#### What to produce
Which lines below hold the word "More"? Copy all of them.

Records with modeling code
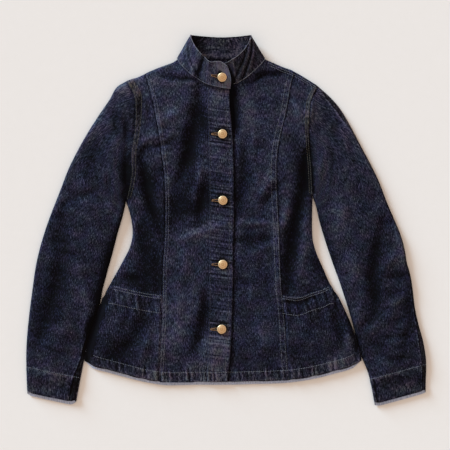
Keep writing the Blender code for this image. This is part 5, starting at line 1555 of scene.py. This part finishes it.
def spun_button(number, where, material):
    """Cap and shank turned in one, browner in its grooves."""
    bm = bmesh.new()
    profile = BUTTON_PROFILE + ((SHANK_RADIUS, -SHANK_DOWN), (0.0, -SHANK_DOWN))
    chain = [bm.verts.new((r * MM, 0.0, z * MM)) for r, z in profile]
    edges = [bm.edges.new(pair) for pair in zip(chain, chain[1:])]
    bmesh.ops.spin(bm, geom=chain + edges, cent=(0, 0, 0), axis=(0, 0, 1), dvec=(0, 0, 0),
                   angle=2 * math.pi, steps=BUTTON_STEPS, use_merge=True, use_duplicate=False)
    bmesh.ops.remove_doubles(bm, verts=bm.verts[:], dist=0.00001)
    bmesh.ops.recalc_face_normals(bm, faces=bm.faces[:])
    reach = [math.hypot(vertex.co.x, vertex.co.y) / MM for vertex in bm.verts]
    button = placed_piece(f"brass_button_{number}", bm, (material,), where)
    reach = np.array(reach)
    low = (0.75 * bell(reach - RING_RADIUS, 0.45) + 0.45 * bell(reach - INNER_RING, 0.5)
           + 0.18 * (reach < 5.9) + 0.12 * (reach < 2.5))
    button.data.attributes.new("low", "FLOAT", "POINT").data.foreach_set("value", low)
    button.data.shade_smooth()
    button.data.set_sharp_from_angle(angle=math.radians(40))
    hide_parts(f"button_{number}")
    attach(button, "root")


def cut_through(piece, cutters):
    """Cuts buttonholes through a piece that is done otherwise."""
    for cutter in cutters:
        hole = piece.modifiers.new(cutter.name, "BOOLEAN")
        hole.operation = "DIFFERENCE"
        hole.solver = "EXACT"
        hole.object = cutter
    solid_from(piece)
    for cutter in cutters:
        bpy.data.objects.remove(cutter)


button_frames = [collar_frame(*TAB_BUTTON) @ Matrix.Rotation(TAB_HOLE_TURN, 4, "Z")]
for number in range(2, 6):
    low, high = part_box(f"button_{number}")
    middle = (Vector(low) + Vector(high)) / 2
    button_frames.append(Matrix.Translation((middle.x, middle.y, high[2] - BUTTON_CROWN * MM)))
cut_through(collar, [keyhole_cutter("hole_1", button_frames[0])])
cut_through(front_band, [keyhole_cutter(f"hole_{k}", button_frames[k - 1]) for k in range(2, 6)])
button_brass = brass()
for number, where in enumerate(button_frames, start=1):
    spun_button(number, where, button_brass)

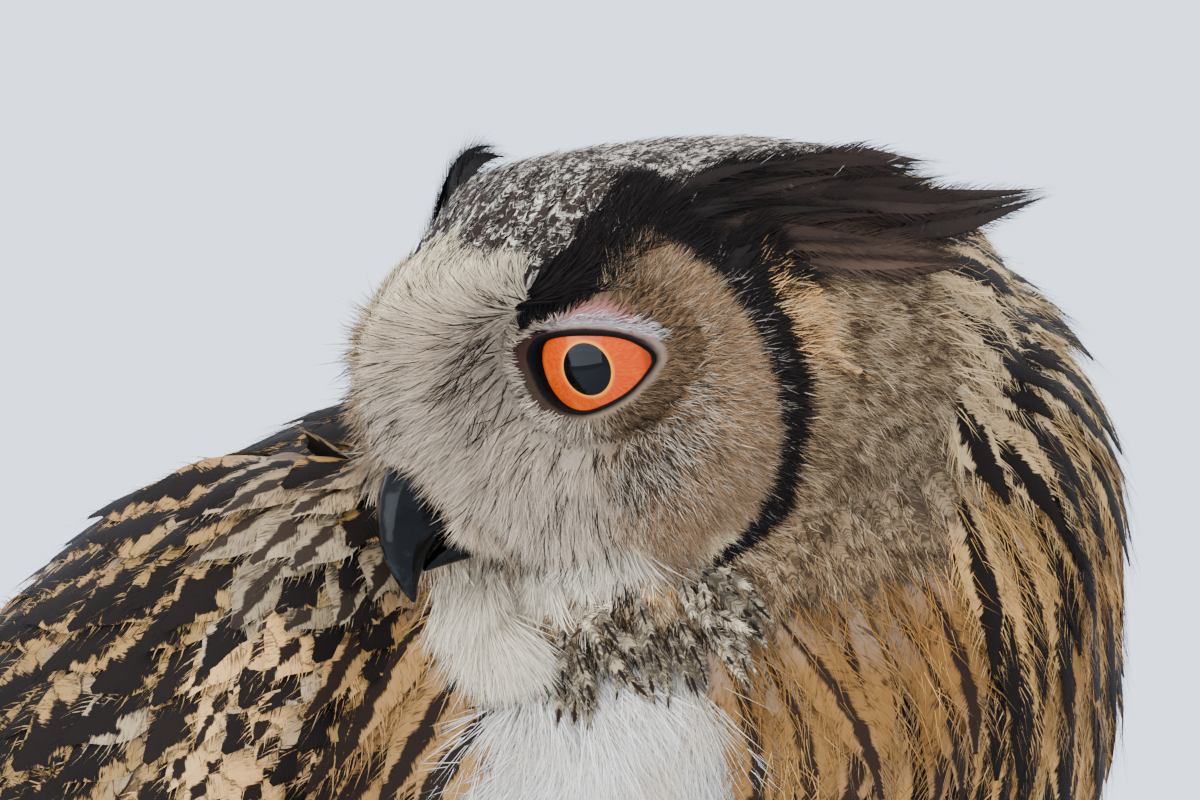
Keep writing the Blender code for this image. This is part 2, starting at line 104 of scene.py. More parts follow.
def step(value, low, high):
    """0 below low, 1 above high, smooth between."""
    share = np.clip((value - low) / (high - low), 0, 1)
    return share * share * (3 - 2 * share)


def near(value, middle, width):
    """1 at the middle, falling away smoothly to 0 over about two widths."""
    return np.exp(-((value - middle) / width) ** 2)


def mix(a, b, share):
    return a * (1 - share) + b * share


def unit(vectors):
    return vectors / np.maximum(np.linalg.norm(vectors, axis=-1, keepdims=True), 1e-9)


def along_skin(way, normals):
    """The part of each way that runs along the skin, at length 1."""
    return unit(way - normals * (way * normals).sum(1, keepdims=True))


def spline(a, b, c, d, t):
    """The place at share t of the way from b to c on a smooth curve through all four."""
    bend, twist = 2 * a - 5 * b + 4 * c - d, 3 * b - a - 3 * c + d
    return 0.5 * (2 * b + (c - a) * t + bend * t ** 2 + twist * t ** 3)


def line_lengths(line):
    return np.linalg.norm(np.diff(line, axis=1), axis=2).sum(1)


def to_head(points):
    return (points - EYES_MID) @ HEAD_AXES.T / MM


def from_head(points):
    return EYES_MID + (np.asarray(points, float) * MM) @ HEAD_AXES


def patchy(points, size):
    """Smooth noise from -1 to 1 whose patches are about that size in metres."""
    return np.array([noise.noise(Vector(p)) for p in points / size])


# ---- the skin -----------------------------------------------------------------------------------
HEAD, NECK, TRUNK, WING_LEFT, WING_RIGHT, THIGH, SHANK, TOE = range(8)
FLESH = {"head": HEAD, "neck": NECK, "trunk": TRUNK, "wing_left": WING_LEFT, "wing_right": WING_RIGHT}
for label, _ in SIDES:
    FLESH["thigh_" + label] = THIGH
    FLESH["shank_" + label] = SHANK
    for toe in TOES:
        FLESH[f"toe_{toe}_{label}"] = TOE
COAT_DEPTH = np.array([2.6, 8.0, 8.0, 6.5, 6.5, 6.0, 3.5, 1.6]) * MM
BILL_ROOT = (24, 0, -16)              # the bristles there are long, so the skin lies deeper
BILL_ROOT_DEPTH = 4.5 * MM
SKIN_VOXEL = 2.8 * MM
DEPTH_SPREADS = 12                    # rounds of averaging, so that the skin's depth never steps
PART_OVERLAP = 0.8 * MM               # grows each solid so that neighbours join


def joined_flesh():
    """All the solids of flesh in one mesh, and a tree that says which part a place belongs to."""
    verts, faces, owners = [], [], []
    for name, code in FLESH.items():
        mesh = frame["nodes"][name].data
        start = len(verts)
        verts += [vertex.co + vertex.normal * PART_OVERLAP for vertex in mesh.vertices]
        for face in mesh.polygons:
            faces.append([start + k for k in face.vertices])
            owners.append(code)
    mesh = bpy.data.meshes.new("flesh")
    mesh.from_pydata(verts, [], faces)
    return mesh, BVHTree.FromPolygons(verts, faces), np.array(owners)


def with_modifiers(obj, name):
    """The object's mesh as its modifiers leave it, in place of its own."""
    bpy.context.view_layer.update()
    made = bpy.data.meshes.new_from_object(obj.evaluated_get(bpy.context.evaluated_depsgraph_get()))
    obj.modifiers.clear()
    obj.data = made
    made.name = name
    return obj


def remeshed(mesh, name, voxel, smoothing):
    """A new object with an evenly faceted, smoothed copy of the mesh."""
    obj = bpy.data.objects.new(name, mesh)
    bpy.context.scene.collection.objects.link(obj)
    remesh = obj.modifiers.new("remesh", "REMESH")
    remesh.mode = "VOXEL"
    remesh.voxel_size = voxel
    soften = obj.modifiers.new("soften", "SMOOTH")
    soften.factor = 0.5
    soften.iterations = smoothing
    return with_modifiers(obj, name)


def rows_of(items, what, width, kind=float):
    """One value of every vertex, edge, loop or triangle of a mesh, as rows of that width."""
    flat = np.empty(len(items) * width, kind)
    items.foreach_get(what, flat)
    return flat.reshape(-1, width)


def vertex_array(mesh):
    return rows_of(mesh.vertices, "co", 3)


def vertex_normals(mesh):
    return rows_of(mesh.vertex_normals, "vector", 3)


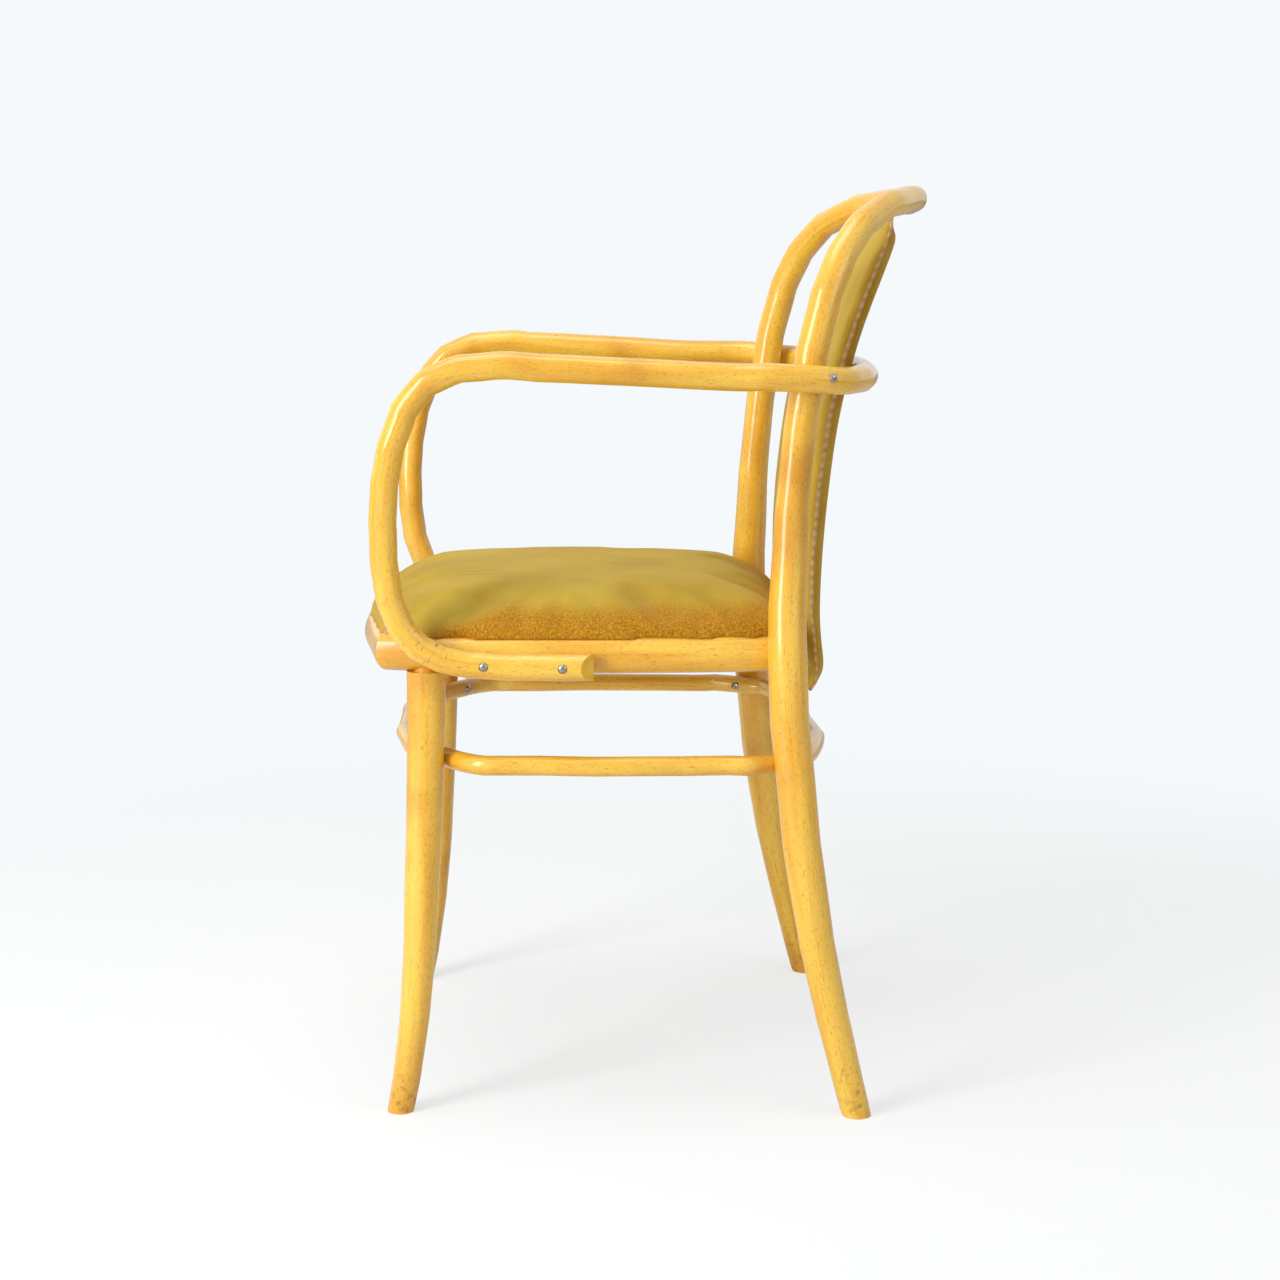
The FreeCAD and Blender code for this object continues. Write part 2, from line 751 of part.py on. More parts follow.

#### Answer to this problem
Keep writing the Blender code for this image. This is part 2, starting at line 104 of scene.py. More parts follow.
The FreeCAD and Blender code for this object continues. Write part 2, from line 751 of part.py on. More parts follow.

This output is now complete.